In the argument about tax avoidance, people feel very strongly, yet it is hard to define wrong behaviour. We all know that tax evasion, being illegal, is wrong. But what tax behaviour is legal, yet wrong? Take a deliberately trivial example. Safety riding hats carry no VAT if they are sold as children’s hats. No law says that only children may buy or wear them, and no law limits their size. So it is commonplace for adults, without any dishonesty, to buy children’s riding hats for themselves to avoid the VAT. I struggle to see this as immoral. Is it just a matter of scale, then? Is it all right to avoid 20 per cent of the cost of a riding hat but all wrong to avoid 40 per cent of the cost of dying by passing wealth on early or through trusts? If so, why? On the other hand, one doesn’t like rich people ‘getting away with it’. Is that really a moral point, or just envy because one is not rich? Some reconciliation is needed between two opposing truths — that citizens and corporations have a duty to pay tax, and that it cannot be said that citizens and corporations have a duty to pay more tax than they truly owe.


‘Mild threat’ is the description used by the British Board of Film Classification certificate for Paddington 2. The phrase — a standard BBFC usage — is almost an oxymoron, but in this case exactly appropriate. Paddington Bear’s threat to the rude, selfish human order lies in his mildness. His famous hard stare is effective because he is so soft. He is a walking, ursine ‘Thought for the Day’, particularly for the harsh present day. His creator, Michael Bond, well deserved his memorial service in St Paul’s Cathedral on Tuesday; but anyone who has seen the charming film will recognise the venue as a risky choice. Something terrifying happens, involving a nun and the Whispering Gallery.

Pam Powell, who has just died, was the ultimate exemplar of the Tory MP’s wife, as that role was once understood. This required unusual courage, because her husband ceased to be a Tory MP more than 40 years ago and advised his supporters to vote Labour. She sacrificed everything for Enoch, for his career, and for their children — everything except her integrity and strength of character. For all his egotism, Enoch understood this, and recognised and loved Pam as the stronger partner. Every year on their wedding anniversary, he wrote her a poem. Here is the one of 1992, when he was getting old: ‘In that far land/Outside the realm of hope/Through which I wend/I wonder that your hand/ Still stretches from the past/To hold me fast/And guide me down the slope/That reaches to the end.’ Her hand did guide him, not least in human relations, which were not always his strong suit. When my wife had twins, we received a card, jokily illustrated, which said, on the front, ‘Twins, wonderful twins –/Double the pleasures and double the joys’, and within, ‘Double the nappies/And double the noise!’ It made us smile to see this was signed ‘Enoch’, in his elegant italic, and to know that only Pam (who also signed) could have lured him into such an incongruous setting.
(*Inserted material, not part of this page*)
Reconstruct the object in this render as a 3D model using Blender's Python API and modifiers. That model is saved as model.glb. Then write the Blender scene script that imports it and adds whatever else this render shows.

Few MPs of any party will have wives like Pam Powell these days, and this reflects the welcome fact that women are far more likely to have their own careers. But the absence of such wives may help explain why more and more MPs seem quite incapable of managing the strange lives their role forces upon them. The only youngish wife of an MP I know who is recognisably a chip off the old block is Helena Rees-Mogg. Her presence is the key to Jacob’s easy mastery of whatever political life throws at him.
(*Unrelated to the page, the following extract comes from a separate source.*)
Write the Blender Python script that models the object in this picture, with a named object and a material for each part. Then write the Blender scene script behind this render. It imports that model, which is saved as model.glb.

Reading Edward Stourton’s new history of the BBC in the war (Auntie’s War), I find Cecil Graves, joint-director-general, denouncing a programme called Sincerely Yours: ‘The BBC… could not avoid some responsibility for making this lady popular and so for depreciating the morale of fighting men. Besides, the theme of these songs was sentimental sex, and this mood is never to be encouraged at the best of times.’ The object of his anathema was Vera Lynn (happily, still with us). ‘Never such innocence again.’